We didn't get Bjork against us - Bjork just decided to go against us. If there was one disappointment, it's that Magma's environmental message wasn't getting across to Icelanders. … The whole essence of Magma's business purpose is to build a clean energy company, to reduce the world's dependence on oil and fossil fuels and get into an alternative clean energy.
For Bjork, the big issue was opposing foreign involvement in resource development. That attitude is very hard to argue against.
Didn't you offer to bring her in as partner?
Engaging with Bjork was a bad idea, and I really regret doing that. I did some colossally stupid things in my interaction with the people who opposed us, but fundamentally I believe we are the right company for Iceland, and we will ultimately be given a seal of approval by the people.
Through what process?
It will happen through time. One hundred per cent of our employees in Iceland are going to maintain their jobs; we're there for the long term; we're going to invest a lot more money before we take any money out. It's the same kind of approach I've taken in Peru, Mexico, Bolivia and Argentina.
Was there the view that, given Iceland's financial crisis, a foreign company is just coming in to strip assets?
Yeah, that it is trying to steal things - and, on the contrary, we paid a very high price.
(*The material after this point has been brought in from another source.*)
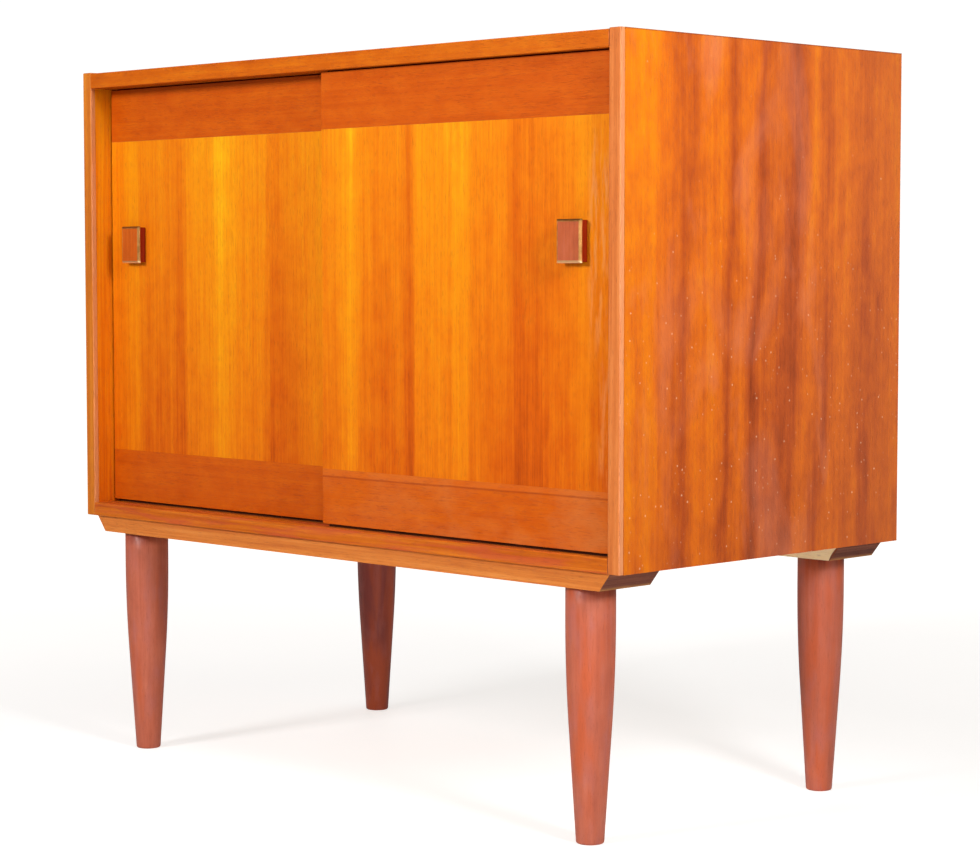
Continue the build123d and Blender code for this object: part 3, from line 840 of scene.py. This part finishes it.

We really paid a premium price, because for us it was a strategic asset, and in hindsight the price was wrong, too. … But it's a core piece of our company now, and it's absolutely perfect for the business plan of Magma Energy.
What is your take on BHP's bid for Potash?
I hate it when we lose head offices in Canada; it's a terrible loss to the Canadian mining industry. But I'm a free-market believer, and it is what it is. We are going to Iceland, and the Icelanders don't want us to buy Icelandic resources but I think it is the right thing to do. We are adding value - money management, horsepower, whatever - and I guess the shareholders should be the ones to decide if they want to own something or sell it. If Potash shareholders don't want to tender into the BHP offer, then it's not going to go to BHP. If they do want to tender, away it goes, and that's the way it should be.
So what is the Ross Beaty factor?
I would rather not talk about it. I would rather go ahead with my business, quietly and peacefully and get it done. I don't choose to be in the media.
But being lucky is one secret, maybe. The other is you have to be out there buying lottery tickets. If you never have lottery tickets, you'll never win the lottery. So being exposed to luck is important.
And it is being long in commodities when the world wants commodities. That was not entirely lucky. I did have a premonition in 2002 that prices of copper and most metals were going to rise. That wasn't incredibly clever but you would be surprised at the number of people who laughed at me when copper was 60 to 70 cents [U.S. a pound, vs. $3.78 now]and we were going to build a big copper resource company.
Was it really a premonition?
I read a really great article in a technical magazine about 50-year commodity price trends and it was truly an epiphany. Building a silver company was another epiphany, and the market got behind this silver play. It's part of knowing what is going on in the world and I travel a lot. I'd been to China and I could see what was going on in 2002. I consciously chose to acquire properties that would benefit from a rise in the metal price driven by increased demand from Asia.
In 2008, I was very lucky because I had sold two companies before the meltdown. I lost a huge amount, but I felt it was just short-term, and this would be the best buying opportunity of anyone's career. That was easy to predict because things were so oversold and there was this fantastic rebound.
But I feel awkward sounding like a guru. I do what anybody can do if they work hard and try to do the right thing. If I learned anything from my dad, that's it.
Are you a natural entrepreneur?
I think I am. I'm a decent salesman. I'm a glass-half-full personality. I hardly ever have a bad day, just every blue moon, although I didn't enjoy this ridiculous interaction with Bjork.
This interview has been edited and condensed.